▶ **GOAL OF THE EXERCISE**
Begin at the first line and end at the line containing "bent spring rod.". Extract exactly those lines.

▶ **SUPPLIED INFORMATION**
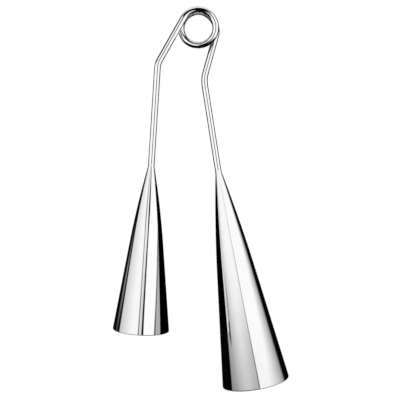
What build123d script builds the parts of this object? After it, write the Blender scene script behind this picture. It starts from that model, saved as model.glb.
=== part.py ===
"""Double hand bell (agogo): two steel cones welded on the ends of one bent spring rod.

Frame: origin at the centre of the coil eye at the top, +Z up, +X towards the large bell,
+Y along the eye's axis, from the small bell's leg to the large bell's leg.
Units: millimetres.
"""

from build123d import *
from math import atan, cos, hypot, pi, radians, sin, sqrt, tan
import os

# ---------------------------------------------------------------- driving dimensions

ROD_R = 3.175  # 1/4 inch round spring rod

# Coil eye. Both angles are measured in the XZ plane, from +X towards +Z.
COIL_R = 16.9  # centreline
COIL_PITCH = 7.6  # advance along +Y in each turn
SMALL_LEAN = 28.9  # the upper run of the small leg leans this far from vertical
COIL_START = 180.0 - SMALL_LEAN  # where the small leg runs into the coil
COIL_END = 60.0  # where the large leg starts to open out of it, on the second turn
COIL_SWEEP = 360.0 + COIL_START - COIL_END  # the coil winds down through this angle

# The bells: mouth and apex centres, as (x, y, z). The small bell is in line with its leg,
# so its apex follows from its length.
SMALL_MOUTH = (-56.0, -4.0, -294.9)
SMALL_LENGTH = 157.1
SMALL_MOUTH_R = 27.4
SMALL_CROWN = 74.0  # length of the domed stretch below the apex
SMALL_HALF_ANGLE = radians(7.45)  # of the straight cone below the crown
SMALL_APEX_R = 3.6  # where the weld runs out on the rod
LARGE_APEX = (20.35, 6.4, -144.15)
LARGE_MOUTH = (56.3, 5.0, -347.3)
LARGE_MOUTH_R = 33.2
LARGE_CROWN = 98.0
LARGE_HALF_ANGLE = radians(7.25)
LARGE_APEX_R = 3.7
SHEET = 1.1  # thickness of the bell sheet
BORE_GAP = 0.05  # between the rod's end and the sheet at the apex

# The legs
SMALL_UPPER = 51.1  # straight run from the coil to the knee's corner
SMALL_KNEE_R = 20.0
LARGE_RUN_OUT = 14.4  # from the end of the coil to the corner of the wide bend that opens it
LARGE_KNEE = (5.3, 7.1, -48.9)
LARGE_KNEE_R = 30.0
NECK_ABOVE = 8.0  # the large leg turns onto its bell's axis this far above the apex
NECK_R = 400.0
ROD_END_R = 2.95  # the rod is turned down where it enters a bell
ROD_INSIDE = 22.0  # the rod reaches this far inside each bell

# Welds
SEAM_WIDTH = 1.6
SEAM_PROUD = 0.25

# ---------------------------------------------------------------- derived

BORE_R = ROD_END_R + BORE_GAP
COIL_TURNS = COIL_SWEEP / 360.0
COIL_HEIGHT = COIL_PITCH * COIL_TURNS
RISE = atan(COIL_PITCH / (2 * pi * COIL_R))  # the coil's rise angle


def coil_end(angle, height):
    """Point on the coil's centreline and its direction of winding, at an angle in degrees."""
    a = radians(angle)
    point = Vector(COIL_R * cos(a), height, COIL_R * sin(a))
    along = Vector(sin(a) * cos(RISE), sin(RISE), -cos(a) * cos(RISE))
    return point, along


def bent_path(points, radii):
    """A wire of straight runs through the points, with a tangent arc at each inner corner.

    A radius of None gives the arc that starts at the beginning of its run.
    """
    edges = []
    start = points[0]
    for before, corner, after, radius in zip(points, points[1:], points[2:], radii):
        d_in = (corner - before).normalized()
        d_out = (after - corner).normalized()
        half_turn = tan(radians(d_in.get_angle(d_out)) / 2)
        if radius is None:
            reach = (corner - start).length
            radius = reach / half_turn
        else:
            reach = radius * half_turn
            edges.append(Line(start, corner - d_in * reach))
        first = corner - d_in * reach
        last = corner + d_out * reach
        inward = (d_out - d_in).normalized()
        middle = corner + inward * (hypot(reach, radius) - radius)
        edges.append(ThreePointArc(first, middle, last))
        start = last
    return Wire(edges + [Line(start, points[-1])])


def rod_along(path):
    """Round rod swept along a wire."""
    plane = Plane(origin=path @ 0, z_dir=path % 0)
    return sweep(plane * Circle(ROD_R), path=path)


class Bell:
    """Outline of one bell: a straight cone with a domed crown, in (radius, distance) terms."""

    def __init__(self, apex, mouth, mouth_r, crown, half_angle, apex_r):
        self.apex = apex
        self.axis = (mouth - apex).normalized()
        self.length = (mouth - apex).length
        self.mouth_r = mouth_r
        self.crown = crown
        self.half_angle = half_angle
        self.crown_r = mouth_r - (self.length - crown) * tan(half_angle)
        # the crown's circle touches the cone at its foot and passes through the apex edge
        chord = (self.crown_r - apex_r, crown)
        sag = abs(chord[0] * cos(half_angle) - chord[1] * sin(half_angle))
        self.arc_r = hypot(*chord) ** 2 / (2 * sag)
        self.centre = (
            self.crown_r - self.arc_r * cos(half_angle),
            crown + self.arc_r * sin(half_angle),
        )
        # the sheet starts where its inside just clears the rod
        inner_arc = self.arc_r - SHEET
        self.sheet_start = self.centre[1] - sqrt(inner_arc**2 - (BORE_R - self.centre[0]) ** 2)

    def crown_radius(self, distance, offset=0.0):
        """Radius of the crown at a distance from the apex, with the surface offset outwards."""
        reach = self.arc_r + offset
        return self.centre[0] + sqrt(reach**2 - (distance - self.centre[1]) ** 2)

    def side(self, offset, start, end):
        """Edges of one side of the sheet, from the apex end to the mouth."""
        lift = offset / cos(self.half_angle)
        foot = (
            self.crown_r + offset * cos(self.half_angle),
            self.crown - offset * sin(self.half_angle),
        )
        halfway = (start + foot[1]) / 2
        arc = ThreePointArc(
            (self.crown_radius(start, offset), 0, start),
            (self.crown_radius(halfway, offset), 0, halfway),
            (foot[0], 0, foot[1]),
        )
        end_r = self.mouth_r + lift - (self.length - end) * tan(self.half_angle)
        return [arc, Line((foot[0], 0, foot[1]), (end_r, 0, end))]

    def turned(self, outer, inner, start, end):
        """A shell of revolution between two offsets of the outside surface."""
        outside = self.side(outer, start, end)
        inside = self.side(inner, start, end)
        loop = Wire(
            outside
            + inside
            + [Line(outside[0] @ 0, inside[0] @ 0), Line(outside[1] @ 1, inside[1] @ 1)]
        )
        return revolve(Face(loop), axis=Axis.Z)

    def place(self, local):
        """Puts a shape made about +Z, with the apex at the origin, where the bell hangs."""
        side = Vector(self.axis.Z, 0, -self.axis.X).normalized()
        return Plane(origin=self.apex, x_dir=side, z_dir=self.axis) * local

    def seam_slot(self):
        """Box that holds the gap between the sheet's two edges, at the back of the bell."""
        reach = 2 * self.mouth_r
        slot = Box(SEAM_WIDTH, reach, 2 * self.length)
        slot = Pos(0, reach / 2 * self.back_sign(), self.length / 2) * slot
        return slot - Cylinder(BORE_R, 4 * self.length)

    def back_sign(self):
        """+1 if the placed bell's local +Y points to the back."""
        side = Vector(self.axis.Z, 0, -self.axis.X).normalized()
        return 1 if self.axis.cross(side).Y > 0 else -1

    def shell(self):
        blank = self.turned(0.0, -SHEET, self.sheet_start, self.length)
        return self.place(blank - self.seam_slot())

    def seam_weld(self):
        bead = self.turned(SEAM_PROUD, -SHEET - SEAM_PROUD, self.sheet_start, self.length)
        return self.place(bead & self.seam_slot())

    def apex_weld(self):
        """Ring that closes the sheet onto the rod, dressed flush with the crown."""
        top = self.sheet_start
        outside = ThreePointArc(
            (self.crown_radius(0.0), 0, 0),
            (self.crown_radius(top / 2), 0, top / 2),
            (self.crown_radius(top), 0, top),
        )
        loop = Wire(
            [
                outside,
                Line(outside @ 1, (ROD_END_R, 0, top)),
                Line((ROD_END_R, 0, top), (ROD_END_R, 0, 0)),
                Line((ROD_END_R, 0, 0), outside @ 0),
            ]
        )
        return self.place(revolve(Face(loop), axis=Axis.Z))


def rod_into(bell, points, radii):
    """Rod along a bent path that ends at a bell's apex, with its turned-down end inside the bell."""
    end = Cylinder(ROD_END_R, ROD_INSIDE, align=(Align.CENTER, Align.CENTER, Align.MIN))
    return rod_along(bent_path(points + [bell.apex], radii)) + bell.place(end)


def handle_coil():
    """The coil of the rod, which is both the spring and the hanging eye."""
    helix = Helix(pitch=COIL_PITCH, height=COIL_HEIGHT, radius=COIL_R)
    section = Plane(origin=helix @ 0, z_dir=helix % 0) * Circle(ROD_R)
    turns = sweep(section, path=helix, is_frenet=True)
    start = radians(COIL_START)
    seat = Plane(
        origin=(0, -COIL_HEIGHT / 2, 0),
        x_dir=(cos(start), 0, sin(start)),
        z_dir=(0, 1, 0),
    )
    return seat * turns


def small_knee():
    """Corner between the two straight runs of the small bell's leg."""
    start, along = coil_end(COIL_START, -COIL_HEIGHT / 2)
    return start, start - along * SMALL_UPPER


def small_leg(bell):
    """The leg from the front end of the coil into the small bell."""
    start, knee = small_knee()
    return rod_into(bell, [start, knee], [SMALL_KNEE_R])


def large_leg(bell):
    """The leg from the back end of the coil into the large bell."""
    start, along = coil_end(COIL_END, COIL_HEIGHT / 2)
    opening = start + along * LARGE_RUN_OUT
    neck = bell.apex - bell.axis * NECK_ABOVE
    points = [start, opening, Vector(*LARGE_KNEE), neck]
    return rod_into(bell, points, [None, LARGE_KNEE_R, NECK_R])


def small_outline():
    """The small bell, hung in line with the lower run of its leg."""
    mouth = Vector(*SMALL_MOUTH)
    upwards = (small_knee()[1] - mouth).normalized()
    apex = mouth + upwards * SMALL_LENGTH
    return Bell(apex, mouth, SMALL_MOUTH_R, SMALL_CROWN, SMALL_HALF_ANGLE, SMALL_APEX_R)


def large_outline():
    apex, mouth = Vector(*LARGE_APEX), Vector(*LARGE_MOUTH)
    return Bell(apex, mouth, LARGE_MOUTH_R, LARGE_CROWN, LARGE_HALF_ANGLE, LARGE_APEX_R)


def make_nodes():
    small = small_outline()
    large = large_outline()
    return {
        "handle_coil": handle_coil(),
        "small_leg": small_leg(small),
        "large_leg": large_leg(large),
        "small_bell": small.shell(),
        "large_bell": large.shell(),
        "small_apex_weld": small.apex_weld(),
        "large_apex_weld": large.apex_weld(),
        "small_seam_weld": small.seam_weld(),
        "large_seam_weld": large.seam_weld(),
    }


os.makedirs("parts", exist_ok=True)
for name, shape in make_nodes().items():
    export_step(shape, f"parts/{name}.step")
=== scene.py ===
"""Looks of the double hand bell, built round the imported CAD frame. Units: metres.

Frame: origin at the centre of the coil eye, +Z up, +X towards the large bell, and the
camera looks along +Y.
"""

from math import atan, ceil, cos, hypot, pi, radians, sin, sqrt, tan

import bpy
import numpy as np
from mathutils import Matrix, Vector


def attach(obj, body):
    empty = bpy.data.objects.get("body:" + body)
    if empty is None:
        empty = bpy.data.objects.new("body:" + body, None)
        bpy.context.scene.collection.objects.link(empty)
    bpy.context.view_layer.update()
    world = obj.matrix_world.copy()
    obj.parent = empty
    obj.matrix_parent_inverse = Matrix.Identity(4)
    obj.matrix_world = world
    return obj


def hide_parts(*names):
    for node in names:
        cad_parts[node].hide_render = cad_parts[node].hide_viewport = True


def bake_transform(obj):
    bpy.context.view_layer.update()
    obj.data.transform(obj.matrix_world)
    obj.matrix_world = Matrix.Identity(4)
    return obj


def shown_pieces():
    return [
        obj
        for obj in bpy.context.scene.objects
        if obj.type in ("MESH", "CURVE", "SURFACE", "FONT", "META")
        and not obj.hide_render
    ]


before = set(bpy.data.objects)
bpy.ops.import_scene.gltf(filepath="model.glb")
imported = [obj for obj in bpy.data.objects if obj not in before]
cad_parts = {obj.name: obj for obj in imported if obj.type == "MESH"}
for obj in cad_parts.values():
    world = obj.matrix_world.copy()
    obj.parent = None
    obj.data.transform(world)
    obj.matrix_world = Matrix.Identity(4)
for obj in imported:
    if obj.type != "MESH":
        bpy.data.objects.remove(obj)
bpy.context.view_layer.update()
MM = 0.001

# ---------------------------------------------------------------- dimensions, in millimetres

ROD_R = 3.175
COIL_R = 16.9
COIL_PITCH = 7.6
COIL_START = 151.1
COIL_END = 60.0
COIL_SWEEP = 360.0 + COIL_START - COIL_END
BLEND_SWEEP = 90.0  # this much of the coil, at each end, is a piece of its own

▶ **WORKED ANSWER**
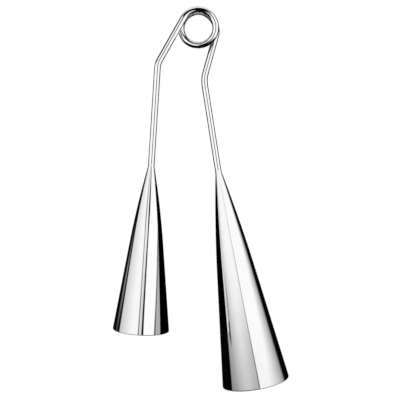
What build123d script builds the parts of this object? After it, write the Blender scene script behind this picture. It starts from that model, saved as model.glb.
=== part.py ===
"""Double hand bell (agogo): two steel cones welded on the ends of one bent spring rod.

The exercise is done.